In Saturday's verdict, a Cairo judge sentenced to death 21 people charged in the killing of 74 soccer fans in a riot that broke out between fans of the club team al-Ahly and Port Said's al-Masry club team after a match in the coastal city in February last year. A verdict is expected for the remaining 52 defendants in March.
The announcement sparked exclamations of surprise and tears from victims' families in the courtroom and outside the al-Ahly soccer club in Cairo where fans had gathered. But it sparked anger in Port Said, home to most of the defendants, where their families and supporters tried to storm the prison.
Television news footage showed protesters fighting police amid clouds of tear gas outside the prison complex and along side streets on Saturday afternoon.
"All the shops are closed, and the city is under complete paralysis," said Mohamed, a hotel owner in the center of the city who declined to give his last name out of anxiety about the security situation.
Others reported that residents were stocking up on groceries in preparation for days of clashes.
In the two years since a popular uprising ousted former president Hosni Mubarak, Egyptians spanning the spectrum from rights groups and victims of violence and corruption to defendants and their supporters have complained of a highly politicized and ineffective justice system.

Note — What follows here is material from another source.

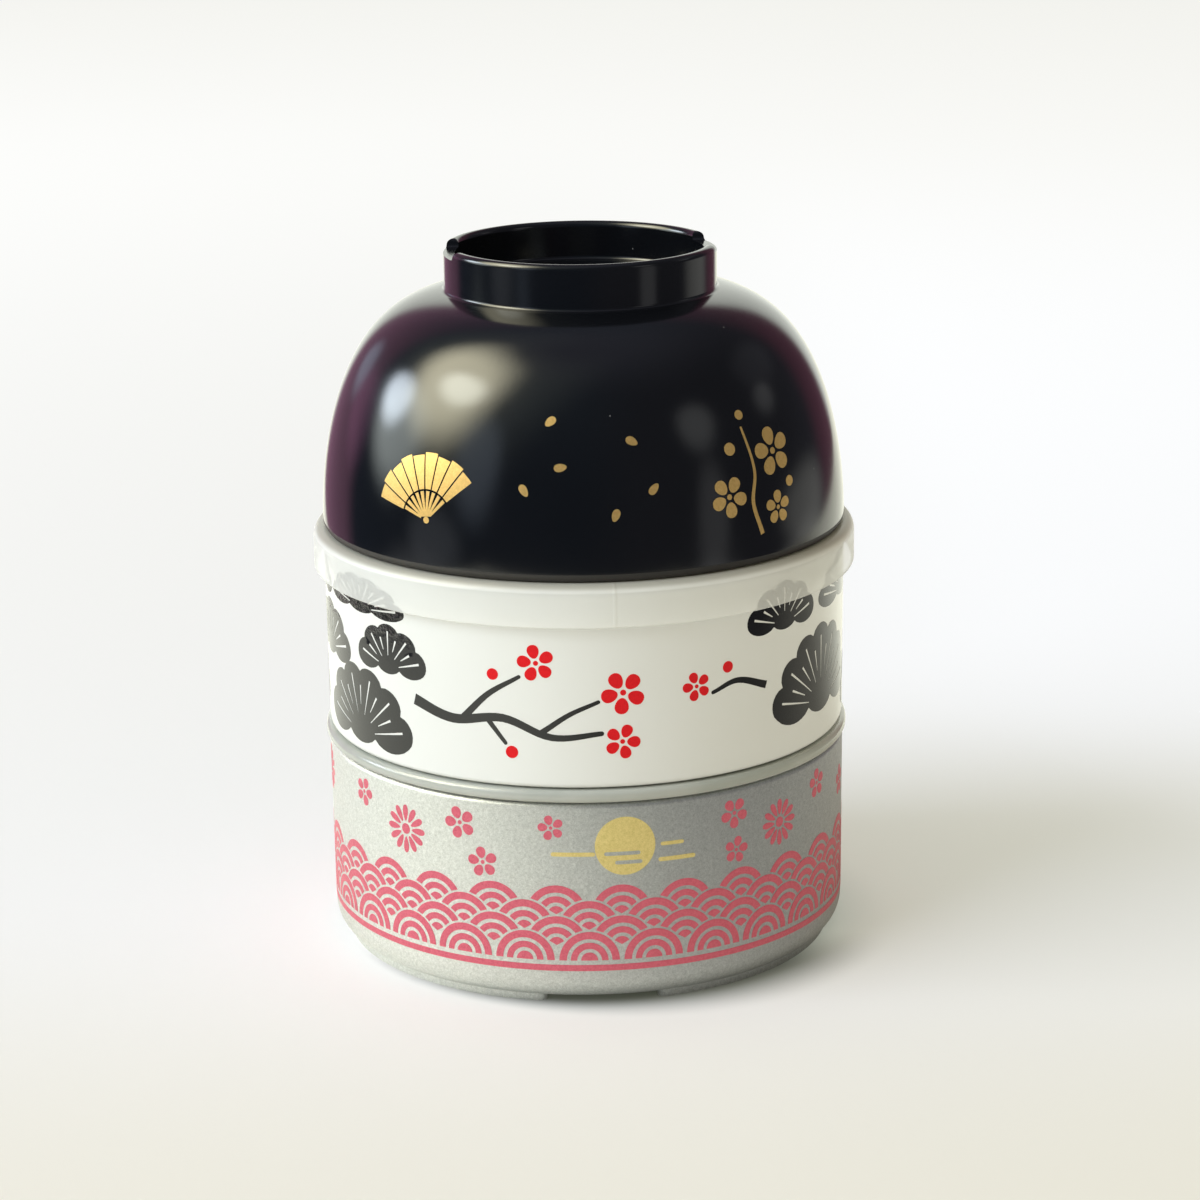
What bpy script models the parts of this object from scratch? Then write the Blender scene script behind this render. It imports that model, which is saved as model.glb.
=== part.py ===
# Two-tier round bento box.
#
# Five mouldings stack on one vertical axis: the lower tier stands on its foot, its inner lid plugs into
# it, the upper tier stands in that lid, a press-on lid closes the upper tier, and a soup bowl rests upside
# down on that lid. The origin is on the axis, where the foot meets the table. Front is -Y.

import math

import bmesh
import bpy

# Fit between the pieces
SEAT_GAP = 0.0003           # between faces that rest on each other
PLUG_CLEARANCE = 0.0003     # round a lid's plug wall, inside its tier
SNAP_CLEARANCE = 0.0002     # between the snap beads of the upper tier and its lid
RING_CLEARANCE = 0.0003     # round the upper lid's seat ring, inside the bowl's mouth
FOOT_CLEARANCE = 0.0004     # round the upper tier's foot, inside the lower lid

# Tiers
TIER_RADIUS = 0.0550        # outside, at the rim
TIER_DRAFT = 0.0002         # how much narrower a tier is at its base
TIER_WALL = 0.0022
TIER_FLOOR = 0.0022
LOWER_TIER_DEPTH = 0.0420   # from the base's underside to the rim
UPPER_TIER_DEPTH = 0.0410
LOWER_EDGE_RADIUS = 0.0055  # rounding where wall and base meet outside
LOWER_EDGE_SWEEP = math.radians(61)
UPPER_EDGE_RADIUS = 0.0012
UPPER_EDGE_SWEEP = math.radians(90)
FLOOR_FILLET = 0.0060       # rounding where wall and floor meet inside
RIM_OUTER_ROUND = 0.0010
RIM_INNER_ROUND = 0.0005

# Snap bead round the upper tier's rim, and its match inside the lid's skirt
TIER_BEAD = 0.0005          # how far the bead stands out of the tier's wall
TIER_BEAD_HEIGHT = 0.0015
BEAD_SLOPE = 0.0005         # height of the slope that leads back to the wall
LID_BEAD_DROP = 0.0030      # from the tier's rim down to the middle of the lid's bead
LID_BEAD_HEIGHT = 0.0006

# Foot under each tier: two curved bars with round ends, and a drain gap at the front and back
FOOT_HEIGHT = 0.0016
FOOT_WIDTH = 0.0028
FOOT_EDGE = 0.0004          # chamfer along the foot's lower edges
FOOT_SINK = 0.0008          # how deep the bars are moulded into the floor
LOWER_FOOT_INSET = 0.0002   # from the end of the lower tier's rounded edge to its foot
FOOT_GAP_ANGLE = math.radians(26)
FOOT_GAP_TURN = math.radians(3)

# Lids
LID_WALL = 0.0013
PLUG_DEPTH = 0.0050         # how far a plug wall reaches below its tier's rim
PLUG_LEAD = 0.0005          # chamfer that leads the plug wall in
PANEL_STEP_RADIUS = 0.0400
PANEL_STEP = 0.0008         # how much deeper the middle of a lid's panel lies
PANEL_STEP_SLOPE = 0.0010
CORNER = 0.0005             # small rounding in the lids' inner corners

# Upper lid
SKIRT_WALL = 0.0012
SKIRT_CLEARANCE = 0.0010    # between the skirt and the upper tier's wall
SKIRT_DROP = 0.00705        # from the tier's rim down to the skirt's lower edge
SKIRT_EDGE = 0.0004
SHOULDER_RADIUS = 0.0026
SEAT_RING_HEIGHT = 0.0018   # above the lid's roof
UPPER_PANEL_DROP = 0.0020   # from the lid's roof down to its panel

# Lower lid
RIM_BEAD_OVERHANG = 0.0007  # how far the bead stands out past the tiers
RIM_BEAD_HEIGHT = 0.0026
RIM_BEAD_ROUND = 0.0011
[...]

Many say the courts have failed to adequately investigate charges and that verdicts are often issued less as the culmination of a comprehensive trial than as token gestures to appease popular anger.
"It was a political ruling and nothing more," said Mohamed Zakaria, a representative of the Port Said teacher's union. "They want to minimize the protests in Tahrir and get the Ultras on the side of the ruling authorities."